Bagi Eko Yuli Irawan, yang lahir 24 Juli 1989, medali emas itu bukan yang pertama. Di Olimpiade Beijing 2008, Eko meraih medali perunggu. Sebelumnya, di kejuaraan angkat besi dunia yunior di Praha, Republik Ceko tahun 2007, Eko meraih emas dan mendapatkan penghargaan sebagai the best lifter. Pada Olimpiade London 2012, Eko untuk kedua kalinya, secara berturut-turut, menjadi penyumbang medali pertama Indonesia, dia meraih medali perunggu di kelas 62 kg, dia menduduki peringkat ketiga dengan total angkatan 317 kg.

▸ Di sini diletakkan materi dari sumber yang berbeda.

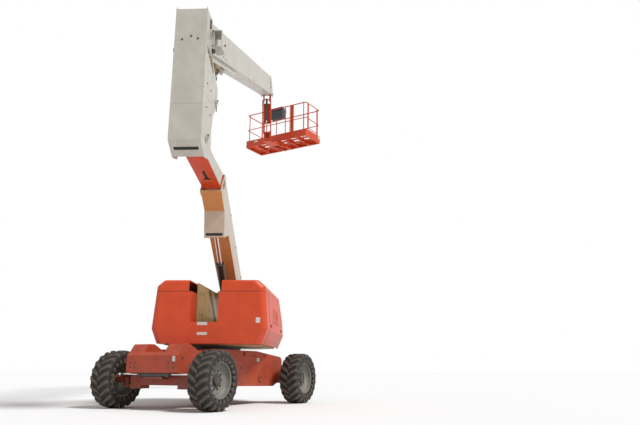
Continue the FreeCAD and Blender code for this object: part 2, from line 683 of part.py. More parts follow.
def build_knuckle(name, side):
    """Knuckle, stub axle and steering arm; Y points outboard."""
    frame = ground.move(x=-d.wheelbase / 2, y=d.kingpin_spread / 2 * side, z=d.tyre_diameter / 2)
    part = piece("knuckle_" + name, frame)
    half = d.knuckle_height / 2
    end = (spindle_end - d.kingpin_spread / 2) * side
    start = d.knuckle_diameter / 2 * side * 0.5
    low, high = (start, end) if side > 0 else (end, start)
    part.pad("xy", -half, half, Circle(0, 0, d.knuckle_diameter))
    part.pad("xz", low, high, Circle(0, 0, d.spindle_diameter))
    arm_top = d.steer_rod_height - d.tyre_diameter / 2 - d.steer_rod_diameter / 2 - 6
    inset = -d.steer_arm_inset * side
    wide = 32
    part.pad("xy", arm_top - d.steer_arm_plate, arm_top, Polygon([
        (20, -44 * side), (-30, 44 * side), (-d.steer_arm - wide, inset + wide * side),
        (-d.steer_arm - wide, inset - wide * side),
    ], {2: wide - 4, 3: wide - 4}))
    part.pocket("xy", -half, half, Circle(0, 0, d.kingpin_diameter + d.running_gap * 2))


build_knuckle("left", 1)
build_knuckle("right", -1)


def build_drive_axle():
    frame = ground.move(x=d.wheelbase / 2, z=d.tyre_diameter / 2)
    axle = piece("drive_axle", frame)
    half, high = d.drive_beam_depth / 2, d.drive_beam_height / 2
    seat = d.chassis_half_width
    axle.pad("xz", -seat - 90, seat + 90, rectangle(-half, half, -high, high, 30))
    axle.pad("xz", -spindle_end, spindle_end, Circle(0, 0, d.drive_tube_diameter))
    for sign in (-1, 1):
        middle = (seat + 120) * sign
        axle.pad("xz", middle - 30, middle + 30, Circle(0, 0, d.drive_tube_diameter + 60))


build_drive_axle()


def build_chassis():
    frame = piece("chassis_frame")
    wide = d.chassis_half_width
    far, near, top = d.chassis_far, d.chassis_near, d.chassis_top
    axle_top = d.tyre_diameter / 2 + d.drive_beam_height / 2
    axle_near = d.wheelbase / 2 - d.drive_beam_depth / 2
    frame.pad("xz", -wide, wide, Polygon([
        (-near, d.chassis_bottom + 60), (-near + 120, d.chassis_bottom), (axle_near - 160, d.chassis_bottom - 40),
        (axle_near - d.seat_gap, d.chassis_bottom + 20), (axle_near - d.seat_gap, axle_top + d.seat_gap),
        (far, axle_top + d.seat_gap),
        (far, d.chassis_far_top - 60), (far - 60, d.chassis_far_top),
        (d.bearing_diameter / 2 + 60, top), (-near, top),
    ]))
    # pocket that opens the belly between the axles
    frame.pocket("xy", d.chassis_bottom - 60, d.chassis_top - 60,
                 rectangle(-near + 200, axle_near - 200, -wide + 40, wide - 40, 60))
    # sight holes high in the side plates
    frame.pocket("xz", -wide - 10, wide + 10, rectangle(70, 130, 930, 1000, 15))
    nose, half = d.nose_reach, d.nose_half_width
    frame.pad("xz", -half, half, Polygon([
        (-nose, d.nose_bottom + 30), (-nose + 30, d.nose_bottom), (-near + 200, d.nose_bottom),
        (-near + 200, d.chassis_top - 60), (-near, d.chassis_top - 40), (-nose + 60, d.nose_top),
        (-nose, d.nose_top - 60),
    ]))
    for sign in (-1, 1):
        low, high = span(d.lobe_inner * sign, half * sign)
        frame.pad("xz", low, high, Polygon([
            (-nose, d.nose_bottom + 40), (-nose, d.nose_top - 80), (-nose + 170, d.lobe_top),
            (-nose + 320, d.lobe_top), (-nose + 560, d.nose_top + 30), (-near, d.nose_top + 30),
            (-near, d.nose_bottom + 40),
        ], {1: 60, 2: 50, 3: 60}))
    # hollows in the nose, before and behind the axle's pedestal
    axle = -d.wheelbase / 2
    for low, high in ((-nose + 40, axle - 150), (axle + 150, -near + 180)):
        frame.pocket("xy", d.nose_bottom - 20, d.nose_top - 60, rectangle(low, high, -half + 30, half - 30, 20))
    # tie-down eyes on the side plates
    eyes = piece("tie_down_eyes")
    reach = d.eye_width / 2
    z = d.chassis_bottom + 130
    for x in (-d.eye_near, d.eye_far):
        for sign in (-1, 1):
            low, high = span((wide + d.seat_gap) * sign, (wide + d.seat_gap + d.eye_plate) * sign)
            eyes.pad("xz", low, high, [
                rectangle(x - reach, x + reach, z - reach, z + reach, 30), Circle(x, z, d.eye_bore),
            ])


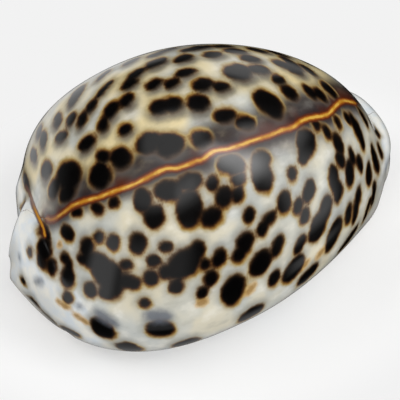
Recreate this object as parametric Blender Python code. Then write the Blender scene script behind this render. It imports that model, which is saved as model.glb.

Anak dari pria bernama Saman, seorang pengayuh becak, dan Wastiah (ibunya) seorang penjual sayur, kini bukan hanya membuktikan, kemiskinan bukan penghalang untuk mencetak prestasi dunia. Lebih dari itu, Eko yang mengawali kecintaannya pada angkat besi dengan menyaksikan sekelompok orang berlatih angkat besi di sebuah klub di daerahnya sekitar tujuh tahun silam, telah menegaskan kemiskinan bukanlah sesuatu yang tidak bisa diubah. Justru semangat untuk meraih prestasi mendorong pria --yang menanti kelahiran akan keduanya-- untuk mengubah hidupnya dan keluarganya menjadi lebih baik
Kendati didera kondisi ekonomi keluarga yang teramat lemah, Eko yang mulai merintis prestasinya saat sebagai lifter terbaik di Kejuaraan Dunia Yunior 2007, saat itu ia meraih medali emas, mampu membawa diri meraih capaian dengan gemilang.
Kini, bukan hanya kemiskinan yang sirna. Lebih dari itu, semangat pantang menyerah untuk mengubah hidup dan ingin berprestasi, mampu melahirkan prestasi yang membangakan bangsa dan negara, Termasuk kebanggaan bagi Presiden Jokowi, yang hadir di hadapannya. "Ini kemenangan untuk Indonesia," kata peraih perak Olimpiade Rio de Janeiro 2016, yang dikutip Antara.